# [Task to carry out]
Can all of these lines be returned exactly?

# [Material provided]
↓
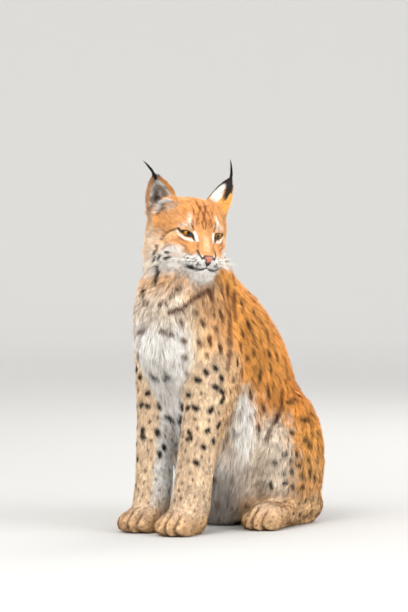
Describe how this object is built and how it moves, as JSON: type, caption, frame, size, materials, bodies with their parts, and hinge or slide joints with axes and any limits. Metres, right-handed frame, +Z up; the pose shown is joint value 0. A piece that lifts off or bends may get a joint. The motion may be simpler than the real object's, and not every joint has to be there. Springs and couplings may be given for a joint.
{
  "type": "eurasian lynx",
  "caption": "Life-size eurasian lynx sitting upright on its haunches, its head turned to its left, with tufted ears, a cheek ruff and a short tail laid on the floor.",
  "frame": {"origin": "middle of the bounding box, at its bottom, on the floor", "axes": "-Y the way the chest and forelegs face, +X the animal's left side, +Z up"},
  "size_m": [0.3602, 0.6146, 0.8075],
  "materials": {
    "tan_coat": "short to middling tan fur with small dark spots",
    "rust_coat": "tawny orange fur with dark brown spots",
    "cream_coat": "long cream white fur",
    "black_tuft": "stiff black hair",
    "nose_leather": "damp bare skin, pinkish brown with a dark rim",
    "eye": "wet and clear, amber iris"
  },
  "bodies": {
    "root": {"head": "tan_coat", "neck": "cream_coat", "trunk": "rust_coat", "tail": "rust_coat", "foreleg_left": "tan_coat", "foreleg_right": "tan_coat", "forepaw_left": "tan_coat", "forepaw_right": "tan_coat", "hindleg_left": "tan_coat", "hindleg_right": "tan_coat", "hindpaw_left": "tan_coat", "hindpaw_right": "tan_coat", "ear_left": "rust_coat", "ear_right": "rust_coat", "ear_tuft_left": "black_tuft", "ear_tuft_right": "black_tuft", "eye_left": "eye", "eye_right": "eye", "nose": "nose_leather"}
  },
  "joints": []
}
↑
# [Answer to the task]
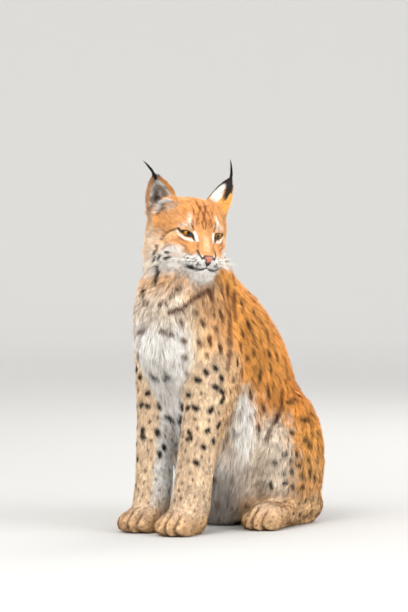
Describe how this object is built and how it moves, as JSON: type, caption, frame, size, materials, bodies with their parts, and hinge or slide joints with axes and any limits. Metres, right-handed frame, +Z up; the pose shown is joint value 0. A piece that lifts off or bends may get a joint. The motion may be simpler than the real object's, and not every joint has to be there. Springs and couplings may be given for a joint.
{
  "type": "eurasian lynx",
  "caption": "Life-size eurasian lynx sitting upright on its haunches, its head turned to its left, with tufted ears, a cheek ruff and a short tail laid on the floor.",
  "frame": {"origin": "middle of the bounding box, at its bottom, on the floor", "axes": "-Y the way the chest and forelegs face, +X the animal's left side, +Z up"},
  "size_m": [0.3602, 0.6146, 0.8075],
  "materials": {
    "tan_coat": "short to middling tan fur with small dark spots",
    "rust_coat": "tawny orange fur with dark brown spots",
    "cream_coat": "long cream white fur",
    "black_tuft": "stiff black hair",
    "nose_leather": "damp bare skin, pinkish brown with a dark rim",
    "eye": "wet and clear, amber iris"
  },
  "bodies": {
    "root": {"head": "tan_coat", "neck": "cream_coat", "trunk": "rust_coat", "tail": "rust_coat", "foreleg_left": "tan_coat", "foreleg_right": "tan_coat", "forepaw_left": "tan_coat", "forepaw_right": "tan_coat", "hindleg_left": "tan_coat", "hindleg_right": "tan_coat", "hindpaw_left": "tan_coat", "hindpaw_right": "tan_coat", "ear_left": "rust_coat", "ear_right": "rust_coat", "ear_tuft_left": "black_tuft", "ear_tuft_right": "black_tuft", "eye_left": "eye", "eye_right": "eye", "nose": "nose_leather"}
  },
  "joints": []
}